Posted: Fri Dec 07, 2012 2:36 pm
by Keeper Jon
Thanks Trevlix. I appreciate your opinion. You were dead-on in your assumption about the feel of the adventure being pulpy by design and on the space/word count limitations. As for the errors in page references and map labeling... oh well, even the best proof reading let a few slip through. ;)

Let me know if you ever get a chance to run it. :mrgreen:

Re: Age of Cthulhu vol:VII - The Timeless Sands of India

Posted: Fri Dec 07, 2012 2:58 pm
by trevlix
No problem.

Honestly, I'd love to see a Secrets of India book. There's too many cool things in the gaslight and classic time period to not warrant it. Perhaps your next project? :)

Re: Age of Cthulhu vol:VII - The Timeless Sands of India

Posted: Fri Dec 07, 2012 4:57 pm
by Keeper Jon
trevlix wrote:No problem.

Honestly, I'd love to see a Secrets of India book. There's too many cool things in the gaslight and classic time period to not warrant it. Perhaps your next project? :)


Mysteries of the Raj is a monograph that truly is a Secrets of India. The book is officially set for the Gaslight era, but nearly everything is also applicable in the Classic 1920s. This was the book I used as a resource in my writing, (a gift from my editor, Pookie). I highly recomend it.

Re: Age of Cthulhu vol:VII - The Timeless Sands of India

Posted: Tue Dec 11, 2012 12:33 am
by trevlix
Keeper Jon wrote:Mysteries of the Raj is a monograph that truly is a Secrets of India. The book is officially set for the Gaslight era, but nearly everything is also applicable in the Classic 1920s. This was the book I used as a resource in my writing, (a gift from my editor, Pookie). I highly recomend it.



I somehow missed that. I'm gonna be picking it up now!

Re: Age of Cthulhu vol:VII - The Timeless Sands of India

Posted: Mon Dec 23, 2013 3:30 am
by fox01313
Quick question as I've been stocking up on Age of Cthulhu game scenarios, I really enjoy the size & general layout of these and as I've been working out on writing a scenario. So what were the submission guidelines for Timeless Sands of India for things like the word count? This would at least help to make sure to be good at killing the verbose tendencies I get with writing to not make this scenario something rivaling War & Peace in word count.

Re: Age of Cthulhu vol:VII - The Timeless Sands of India

Posted: Fri Jan 17, 2014 4:06 pm
by Keeper Jon
fox01313 wrote:Quick question as I've been stocking up on Age of Cthulhu game scenarios, I really enjoy the size & general layout of these and as I've been working out on writing a scenario.

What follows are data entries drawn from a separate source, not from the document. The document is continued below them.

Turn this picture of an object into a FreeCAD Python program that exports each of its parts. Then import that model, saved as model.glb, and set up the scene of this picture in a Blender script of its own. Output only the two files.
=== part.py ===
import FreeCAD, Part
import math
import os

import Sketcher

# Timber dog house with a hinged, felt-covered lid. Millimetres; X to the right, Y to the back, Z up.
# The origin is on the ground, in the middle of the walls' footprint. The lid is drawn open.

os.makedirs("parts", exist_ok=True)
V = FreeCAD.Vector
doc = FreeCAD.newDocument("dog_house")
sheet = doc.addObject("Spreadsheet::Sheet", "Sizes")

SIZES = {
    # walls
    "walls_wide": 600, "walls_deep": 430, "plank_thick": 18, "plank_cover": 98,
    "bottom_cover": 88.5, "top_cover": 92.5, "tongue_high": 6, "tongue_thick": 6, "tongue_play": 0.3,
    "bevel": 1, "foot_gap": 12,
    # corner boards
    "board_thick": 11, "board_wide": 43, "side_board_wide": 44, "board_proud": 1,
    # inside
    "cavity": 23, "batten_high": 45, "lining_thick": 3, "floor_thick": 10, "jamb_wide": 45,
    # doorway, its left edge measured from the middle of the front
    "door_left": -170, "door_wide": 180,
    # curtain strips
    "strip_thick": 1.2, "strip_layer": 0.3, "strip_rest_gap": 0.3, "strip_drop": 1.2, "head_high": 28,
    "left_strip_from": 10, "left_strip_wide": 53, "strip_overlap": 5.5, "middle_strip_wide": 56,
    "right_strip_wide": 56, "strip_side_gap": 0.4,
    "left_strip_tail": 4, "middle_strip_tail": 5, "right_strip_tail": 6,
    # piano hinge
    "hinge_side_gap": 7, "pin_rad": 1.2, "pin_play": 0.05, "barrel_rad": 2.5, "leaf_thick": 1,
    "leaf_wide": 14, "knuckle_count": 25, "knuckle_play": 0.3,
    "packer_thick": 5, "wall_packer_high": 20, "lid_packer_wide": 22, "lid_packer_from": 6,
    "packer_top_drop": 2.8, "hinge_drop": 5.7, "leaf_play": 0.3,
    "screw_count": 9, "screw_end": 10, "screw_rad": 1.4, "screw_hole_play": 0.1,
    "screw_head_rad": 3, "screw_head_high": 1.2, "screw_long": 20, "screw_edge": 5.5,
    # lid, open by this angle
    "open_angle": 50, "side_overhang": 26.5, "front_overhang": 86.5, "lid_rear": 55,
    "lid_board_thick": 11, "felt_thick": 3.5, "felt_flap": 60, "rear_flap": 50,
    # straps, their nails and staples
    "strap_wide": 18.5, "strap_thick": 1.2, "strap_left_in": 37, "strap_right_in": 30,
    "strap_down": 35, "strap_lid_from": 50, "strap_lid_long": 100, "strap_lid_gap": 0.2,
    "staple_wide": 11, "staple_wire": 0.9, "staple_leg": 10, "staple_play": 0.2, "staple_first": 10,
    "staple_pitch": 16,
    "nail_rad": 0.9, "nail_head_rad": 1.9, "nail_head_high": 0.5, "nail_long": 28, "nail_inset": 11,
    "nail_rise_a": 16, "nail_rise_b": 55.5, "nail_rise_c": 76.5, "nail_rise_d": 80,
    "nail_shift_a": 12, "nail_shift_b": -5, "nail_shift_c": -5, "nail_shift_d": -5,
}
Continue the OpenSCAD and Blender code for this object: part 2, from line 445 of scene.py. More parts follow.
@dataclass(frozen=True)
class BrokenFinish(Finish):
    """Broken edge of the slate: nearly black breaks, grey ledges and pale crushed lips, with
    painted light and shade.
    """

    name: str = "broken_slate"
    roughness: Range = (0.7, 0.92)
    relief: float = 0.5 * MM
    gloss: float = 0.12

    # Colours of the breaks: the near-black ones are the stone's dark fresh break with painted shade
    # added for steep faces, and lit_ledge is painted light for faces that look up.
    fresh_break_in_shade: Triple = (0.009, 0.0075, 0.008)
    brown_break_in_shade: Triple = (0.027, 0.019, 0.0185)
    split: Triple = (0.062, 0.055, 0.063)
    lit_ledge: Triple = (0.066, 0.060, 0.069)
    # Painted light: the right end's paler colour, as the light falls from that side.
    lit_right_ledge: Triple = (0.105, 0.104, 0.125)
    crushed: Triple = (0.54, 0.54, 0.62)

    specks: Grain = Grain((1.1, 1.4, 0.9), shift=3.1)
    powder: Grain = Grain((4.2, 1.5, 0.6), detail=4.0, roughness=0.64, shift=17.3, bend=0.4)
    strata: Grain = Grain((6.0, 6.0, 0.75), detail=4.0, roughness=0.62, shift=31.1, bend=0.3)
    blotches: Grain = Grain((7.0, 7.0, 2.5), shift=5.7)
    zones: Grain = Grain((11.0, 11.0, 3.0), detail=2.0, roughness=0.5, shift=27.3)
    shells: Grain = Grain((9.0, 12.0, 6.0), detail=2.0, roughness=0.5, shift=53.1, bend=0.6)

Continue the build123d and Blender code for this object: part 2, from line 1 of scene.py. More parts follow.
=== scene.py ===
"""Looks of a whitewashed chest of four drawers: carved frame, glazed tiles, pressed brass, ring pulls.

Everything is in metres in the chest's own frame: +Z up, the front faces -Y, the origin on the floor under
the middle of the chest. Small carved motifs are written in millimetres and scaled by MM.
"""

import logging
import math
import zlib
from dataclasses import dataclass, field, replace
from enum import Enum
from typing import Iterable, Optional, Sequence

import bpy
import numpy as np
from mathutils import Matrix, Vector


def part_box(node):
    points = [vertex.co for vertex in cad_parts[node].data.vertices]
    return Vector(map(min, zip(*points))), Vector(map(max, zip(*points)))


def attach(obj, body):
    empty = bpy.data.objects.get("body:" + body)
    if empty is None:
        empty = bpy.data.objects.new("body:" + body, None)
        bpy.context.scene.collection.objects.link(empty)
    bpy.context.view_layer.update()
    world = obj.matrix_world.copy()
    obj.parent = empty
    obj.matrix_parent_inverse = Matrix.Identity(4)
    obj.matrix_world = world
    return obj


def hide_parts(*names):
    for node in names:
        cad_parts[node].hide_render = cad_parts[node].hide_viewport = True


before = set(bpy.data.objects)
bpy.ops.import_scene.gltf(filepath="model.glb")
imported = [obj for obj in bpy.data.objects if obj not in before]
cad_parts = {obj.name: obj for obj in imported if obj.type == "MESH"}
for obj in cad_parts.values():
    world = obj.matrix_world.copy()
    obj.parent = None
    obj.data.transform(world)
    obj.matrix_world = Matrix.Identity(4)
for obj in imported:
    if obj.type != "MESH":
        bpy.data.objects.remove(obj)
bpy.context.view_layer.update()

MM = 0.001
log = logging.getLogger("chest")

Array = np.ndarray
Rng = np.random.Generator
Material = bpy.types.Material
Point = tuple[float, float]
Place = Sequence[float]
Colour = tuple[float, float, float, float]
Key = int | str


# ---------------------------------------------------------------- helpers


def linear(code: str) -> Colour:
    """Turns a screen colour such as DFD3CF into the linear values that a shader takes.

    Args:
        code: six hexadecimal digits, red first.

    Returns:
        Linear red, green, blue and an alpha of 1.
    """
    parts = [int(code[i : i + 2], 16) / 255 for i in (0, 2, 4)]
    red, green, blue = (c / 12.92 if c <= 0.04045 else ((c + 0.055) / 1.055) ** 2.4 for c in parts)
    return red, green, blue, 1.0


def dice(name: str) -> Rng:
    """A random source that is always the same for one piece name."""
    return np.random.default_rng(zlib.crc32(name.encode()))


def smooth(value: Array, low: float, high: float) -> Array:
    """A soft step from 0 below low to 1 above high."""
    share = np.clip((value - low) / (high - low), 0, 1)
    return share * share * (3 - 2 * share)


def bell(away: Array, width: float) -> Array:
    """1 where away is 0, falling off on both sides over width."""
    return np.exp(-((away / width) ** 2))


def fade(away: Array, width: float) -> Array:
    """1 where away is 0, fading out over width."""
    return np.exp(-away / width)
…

So what were the submission guidelines for Timeless Sands of India for things like the word count? This would at least help to make sure to be good at killing the verbose tendencies I get with writing to not make this scenario something rivaling War & Peace in word count.


Hi Fox,

Sorry I missed this question before. Most of the Age of Cthulhu adventures are approximately 20,000 words. But, because I'm a rebel without a clue, Timeless Sands of India was 25.000 words, and the up-coming Starfall Over the Plateau of Leng is a bloated 30,000 words.

When I first started writing scenarios, I built my skills by writing 5.000 word scenarios. I have a some scenarios published in a couple of Chaosium's CoC Halloween monographs and a couple of their BRP contest monographs. Each of those is approximately 5.000 words. Once I felt like I had a good grasp at that level, I was more comfortable in expanding out to more words. It became a simple thing to then add-in new scenes in the scenario, with each new scene built with 3,000 to 5,000 words. Voila! You now have a 20,000 word manuscript.

I hope that helps. Good luck, man.

Re: Age of Cthulhu vol:VII - The Timeless Sands of India

Posted: Sat Jan 18, 2014 12:14 am
by fox01313
Yep that helps alot, thanks & congrats on the 2nd book with Goodman Games. With things like formatting standards different between other published scenarios, it helps to get some kind of idea at least with these to figure out the writing end.